Sobre a peça Chordalities, trata-se apenas de um título em construção. Ainda não tenho um título definitivo [risos]. Fiz várias tentativas de gravação, mas ainda não fiz “a gravação”, a que ainda vai ser lançada. Vai ser a primeira vez que a vou apresentar ao vivo, na verdade. Tenho-a tocado apenas para mim mesma em igrejas e a tentar compreender como a música é. Não é sobre afinamento, de todo. São acordes mais complexos para orgão, como se de um sintetizador se tratasse, onde jogo com as diferentes pausas e os diferentes sons do orgão.

Eu sei que os artistas não costumam gostar de falar sobre as suas influências, mas não posso deixar de notar o quanto a tua peça Mountain of Air soa a um dos instrumentais do Arthur Russell.

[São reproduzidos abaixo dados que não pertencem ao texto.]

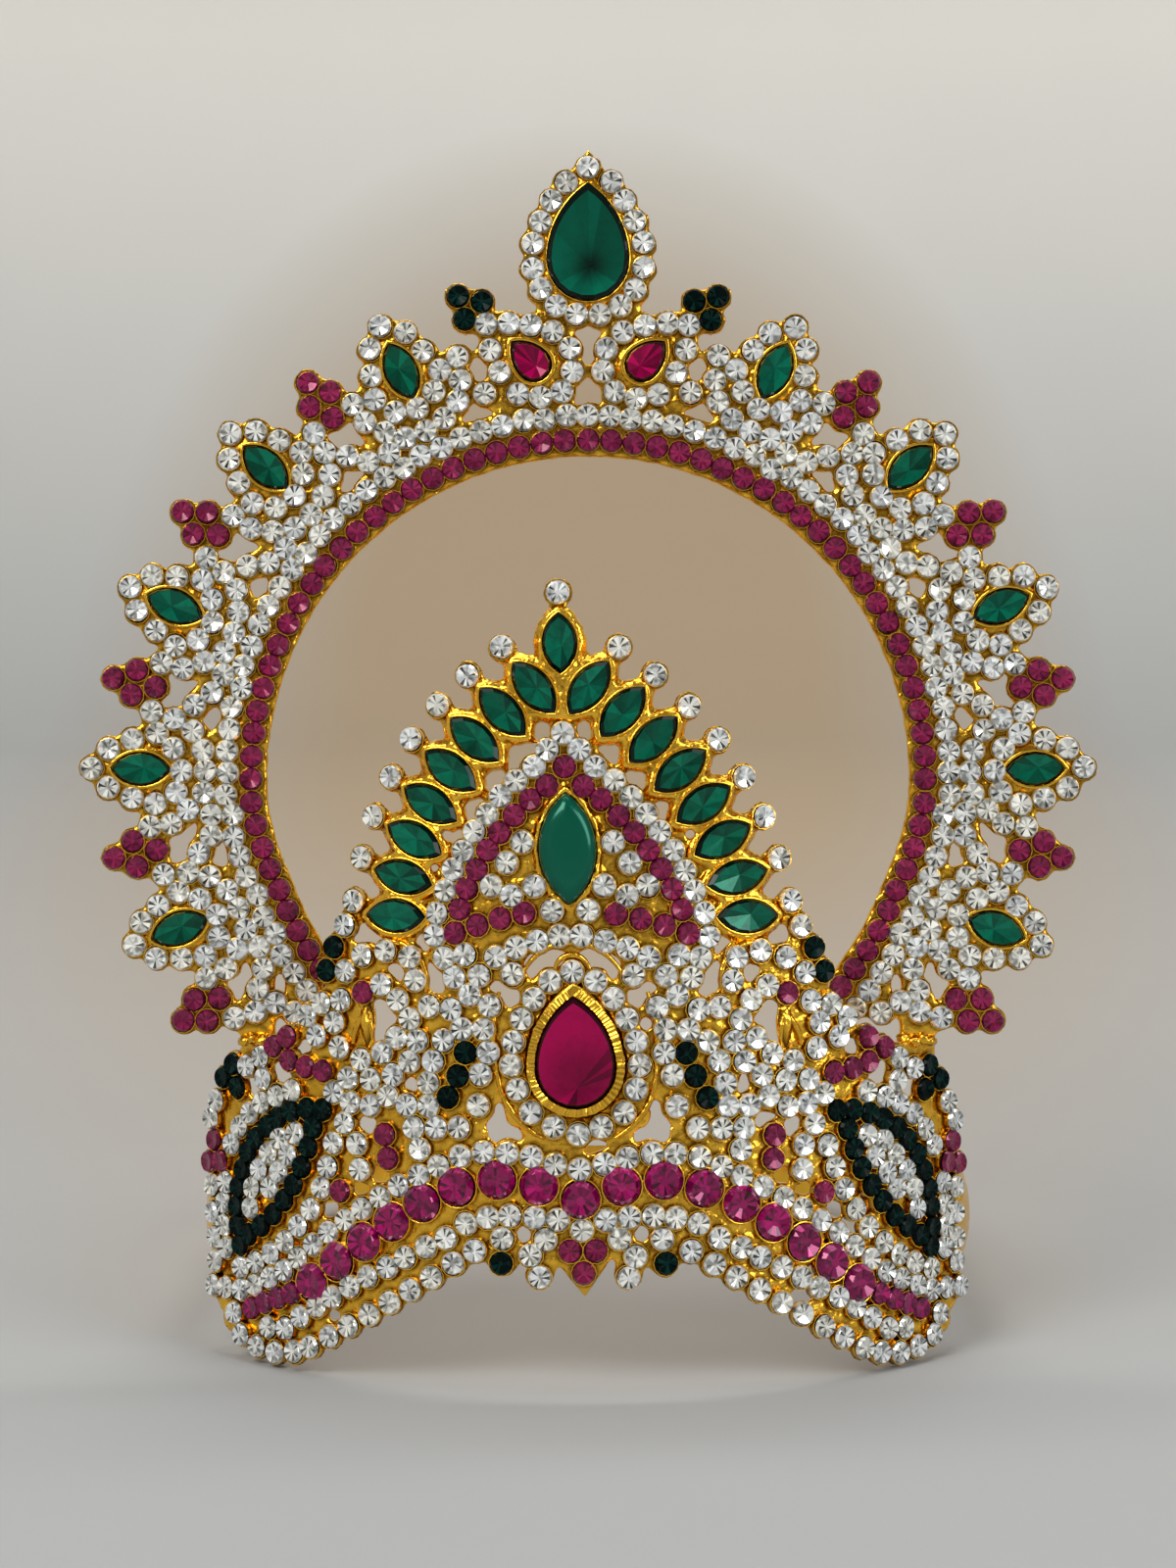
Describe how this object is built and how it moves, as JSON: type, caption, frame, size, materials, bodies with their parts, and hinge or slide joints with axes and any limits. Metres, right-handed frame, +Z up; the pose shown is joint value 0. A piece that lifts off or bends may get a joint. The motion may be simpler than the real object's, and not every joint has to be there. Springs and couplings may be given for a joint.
{
  "type": "deity crown",
  "caption": "Stone-set gold crown for a deity figure: bent pierced front plate with a pointed marquise crest, tall halo ring with petals, and a plain back band.",
  "frame": {"origin": "middle of the bounding box in plan, at the surface that the crown rests on", "axes": "+Z up, +X to the right of someone who looks at the crown's front, the front faces -Y"},
  "size_m": [0.1286, 0.1177, 0.152],
  "materials": {
    "gold": "polished gold plate over a textured casting",
    "green_stone": "foil-backed cut glass, emerald green",
    "ruby_stone": "foil-backed cut glass, ruby red",
    "magenta_stone": "foil-backed cut glass, plum magenta",
    "dark_stone": "foil-backed cut glass, very dark green"
  },
  "bodies": {
    "root": {"front_plate": "gold", "halo": "gold", "back_band": "gold", "top_green_pear": "green_stone", "centre_green_marquise": "green_stone", "halo_green_marquise_1": "green_stone", "halo_green_marquise_2": "green_stone", "halo_green_marquise_3": "green_stone", "halo_green_marquise_4": "green_stone", "halo_green_marquise_5": "green_stone", "halo_green_marquise_6": "green_stone", "halo_green_marquise_7": "green_stone", "halo_green_marquise_8": "green_stone", "halo_green_marquise_9": "green_stone", "halo_green_marquise_10": "green_stone", "crest_green_marquise_1": "green_stone", "crest_green_marquise_2": "green_stone", "crest_green_marquise_3": "green_stone", "crest_green_marquise_4": "green_stone", "crest_green_marquise_5": "green_stone", "crest_green_marquise_6": "green_stone", "crest_green_marquise_7": "green_stone", "crest_green_marquise_8": "green_stone", "crest_green_marquise_9": "green_stone", "crest_green_marquise_10": "green_stone", "crest_green_marquise_11": "green_stone", "crest_green_marquise_12": "green_stone", "crest_green_marquise_13": "green_stone", "crest_green_marquise_14": "green_stone", "crest_green_marquise_15": "green_stone", "crest_green_marquise_16": "green_stone", "crest_green_marquise_17": "green_stone", "centre_ruby_pear": "ruby_stone", "small_ruby_pear_left": "ruby_stone", "small_ruby_pear_right": "ruby_stone", "halo_ruby_row": "magenta_stone", "halo_ruby_clusters": "magenta_stone", "crest_ruby_triangle": "magenta_stone", "band_rubies": "magenta_stone", "halo_dark_clusters": "dark_stone", "leaf_dark_left": "dark_stone", "leaf_dark_right": "dark_stone", "plate_dark_stones": "dark_stone"}
  },
  "joints": []
}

Li numa entrevista que o Tower of Meaning é um dos teus álbuns favoritos, queres falar um pouco sobre isto? E quais são as tuas outras referências?

O Arthur Russell é definitivamente uma grande influência. Acho, especialmente nas peças que compõem o Tower of Meaning, que há algo ali que tem a sua própria… qualidade, ambas sendo tão claras e rígidas, mas também muito vivas ao mesmo tempo.

Ouvi muito My Bloody Valentine também. A forma como as misturas das músicas deles soam, em que tudo parece um objecto que podes segurar com as tuas próprias mãos. É tudo tão físico e interligado de certa maneira, como se de um objecto sonoro se tratasse. A Catherine Christer Hennix também, como mencionaste anteriormente, o Mark Fell – acho que ele tem uma maneira de lidar com o som que é muito original – e também Oren Ambarchi, Robert Wyatt, David Bowie [risos]. Podia passar pela minha coleção de CDs e nomeá-los a todos.

Qual seria a tua colaboração de sonho

Essa é uma pergunta assustadora porque pode tornar-se uma realidade [risos]. Talvez o Robert Wyatt, seria algo muito especial.


* O concerto no TBA foi cancelado. A informação sobre reembolsos está em teatrodobairroalto.pt.